Helen M. aus K. hat damals nicht nur den Kreuzstich perfektioniert, als sie im Handarbeiten in Kleinarbeit «Ein gutes Gewissen ist ein feines Ruhekissen» auf eine Nackenrolle stickte, sondern – non scholae sed vitae discimus – auch einiges an Ethik mitgenommen. «Liebe Askforce», schreibt sie uns darum, «mein Leben lang habe ich mich stets für Gerechtigkeit eingesetzt – in der Friedensbewegung, in der Kirchgemeinde, in der Schulpflege. Inzwischen fällt mir auf, wie schlecht ich in aller Regel schlafe, weil mich all das Unrecht plagt, das uns umgibt. Und jetzt frage ich mich, ob es den ‹Schlaf der Gerechten› überhaupt gibt? Mir will fast scheinen, dass die Ungerechten – die Putins, Trumps und so weiter – eher besser schlafen. Muss ich jetzt ungerechter werden, um meinen Schlaf wiederzufinden?»

Liebe Frau M., doch, doch, den erholsamen «Schlaf der Gerechten» gibt es; zu wissen, dass man alles richtig gemacht hat, ist durchaus entspannend, und mit Ihrem menschenfreundlichen Lebenswandel haben Sie die halbe Miete schon zusammen!

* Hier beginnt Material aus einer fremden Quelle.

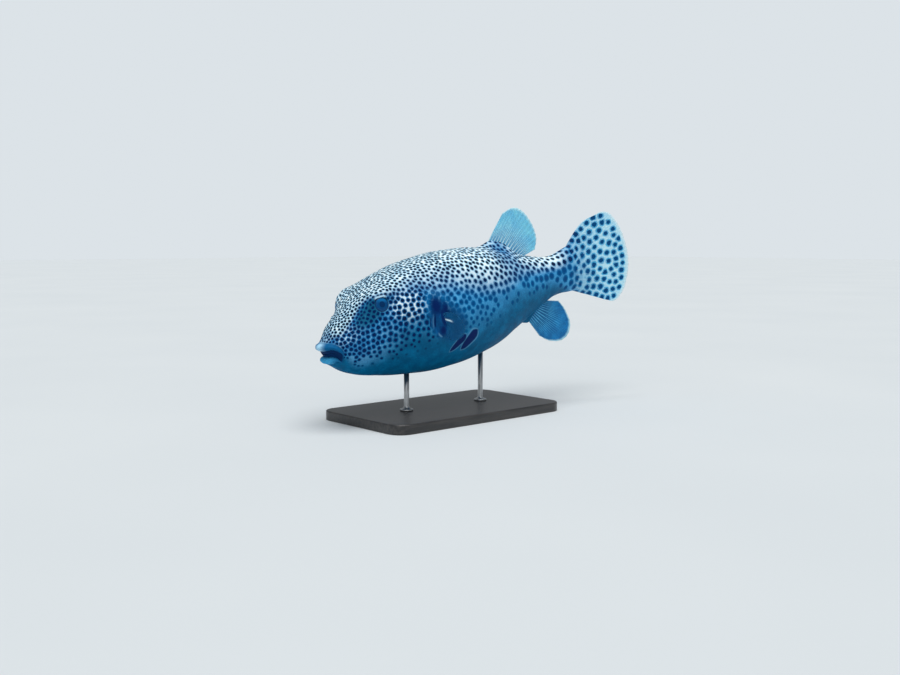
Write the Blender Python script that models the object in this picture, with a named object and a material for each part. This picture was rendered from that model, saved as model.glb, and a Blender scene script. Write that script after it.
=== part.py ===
"""Starry pufferfish, a still, life-size museum model on a plain stand.  Metres, +Z up.

The fish is modelled along a spine in its own frame: the snout at the origin, stations running
back towards the tail, heights measured from the spine.  An empty then tips it nose-down and
lifts it over the stand.  It faces -X, and its left side is towards -Y.
"""
import math

import bmesh
import bpy
import numpy as np
from mathutils import Vector

# ---- Driving dimensions of the fish -------------------------------------------------------
TAIL_BASE = 0.640              # station where the tail fin begins; the fin ends at 0.80
GAP = 0.0003                   # clearance between neighbouring solids
NOSE_DOWN = math.radians(11.6)
TAIL_SWING = math.radians(10.5)     # how far the tail is turned to the fish's left
SWING_FROM, SWING_TO = 0.24, 0.66   # the stations between which the spine bends

# Each outline is a smooth curve through (station, value).
BACK_LINE = ((0.024, 0.018), (0.042, 0.033), (0.075, 0.056), (0.110, 0.076), (0.150, 0.092),
             (0.205, 0.104), (0.270, 0.110), (0.340, 0.107), (0.410, 0.096), (0.470, 0.077),
             (0.530, 0.054), (0.590, 0.041), (0.640, 0.052))
BELLY_LINE = ((0.024, -0.030), (0.042, -0.048), (0.075, -0.067), (0.110, -0.079),
              (0.150, -0.090), (0.205, -0.101), (0.270, -0.109), (0.340, -0.109),
              (0.410, -0.098), (0.470, -0.080), (0.530, -0.059), (0.590, -0.042),
              (0.640, -0.044))
HALF_WIDTH = ((0.024, 0.020), (0.042, 0.033), (0.075, 0.049), (0.110, 0.064), (0.150, 0.079),
              (0.205, 0.092), (0.270, 0.098), (0.340, 0.095), (0.410, 0.085), (0.470, 0.068),
              (0.530, 0.048), (0.590, 0.031), (0.640, 0.020))
# Squareness of the upper half of a section: 2 is an ellipse, more gives a flat, boxy top.
CROWN_SQUARENESS = ((0.024, 2.0), (0.075, 2.1), (0.110, 2.7), (0.150, 2.7), (0.205, 2.4),
                    (0.340, 2.2), (0.530, 2.0), (0.640, 2.0))
FLANK_SQUARENESS = 2.15
WIDEST_HEIGHT = ((0.024, -0.008), (0.110, -0.006), (0.270, -0.010), (0.410, -0.010),
                 (0.530, 0.0), (0.640, 0.0))

NOSE = 0.024                   # station of the blunt front of the head, behind the lips
NECK_CUT = 0.2095              # the head ends just behind the gill slits
TAIL_CUT = 0.500               # the tail begins under the dorsal fin
RING_SEGMENTS = 32
# First and last station, number of rings and how much closer the rings lie at the front.
STRETCHES = {"head": (NOSE, NECK_CUT - GAP / 2, 18, 1.2),
             "trunk": (NECK_CUT + GAP / 2, TAIL_CUT - GAP / 2, 16, 1.0),
             "tail": (TAIL_CUT + GAP / 2, TAIL_BASE, 8, 1.0)}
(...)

Die andere Hälfte liegt nur teilweise in Ihrer Hand. Denn leider leben auch Sie in der einzigen Welt, die wir haben – und damit verliert Ihr Ruhekissen deutlich an Federn. Wenn Sie deswegen aber nun selber «ungerecht» werden, stossen Sie möglicherweise einen Teufelskreis von Bosheit, Aggression, Schlaflosigkeit, Gereiztheit, noch mehr Bosheit und noch weniger Schlaf an. Frau M., bleiben Sie eine Gute! Aber überdenken Sie Ihr Konzept – «Ich bin ein guter Mensch, darum habe ich es verdient, gut zu schlafen» – noch einmal. Würde es so neoliberal laufen, hätte nicht einmal Trump ein Problem mit dem Anstand: «Ich bin gerecht (invest), also erhalte ich etwas dafür (return) – DEAL!». Zack – Donald benimmt sich und Frau M. schläft durch.

Leider ist es nicht so einfach, und es ist tatsächlich anzunehmen, dass sich Putin und Trump selber als Gerechte sehen und ja, ungerechterweise sogar gut schlafen. Aber stellen Sie sich vor, Frau M., die beiden kämpften mit angemessen schlechtem Gewissen und Schlaflosigkeit, dann (siehe oben, Stichwort Teufelskreis) würde zuletzt wieder Ihr eigener Schlaf leiden. Es ist zum Verzweifeln.

Liebe Frau M., wenn wir das Rezept für «en tüüfe, gsunde Schlaaf» gefunden haben, melden wir uns wieder.

Bis dahin können wir Ihnen nur empfehlen, beim Einschlafen mehr Schäflein und weniger Schafsköpfe zu zählen.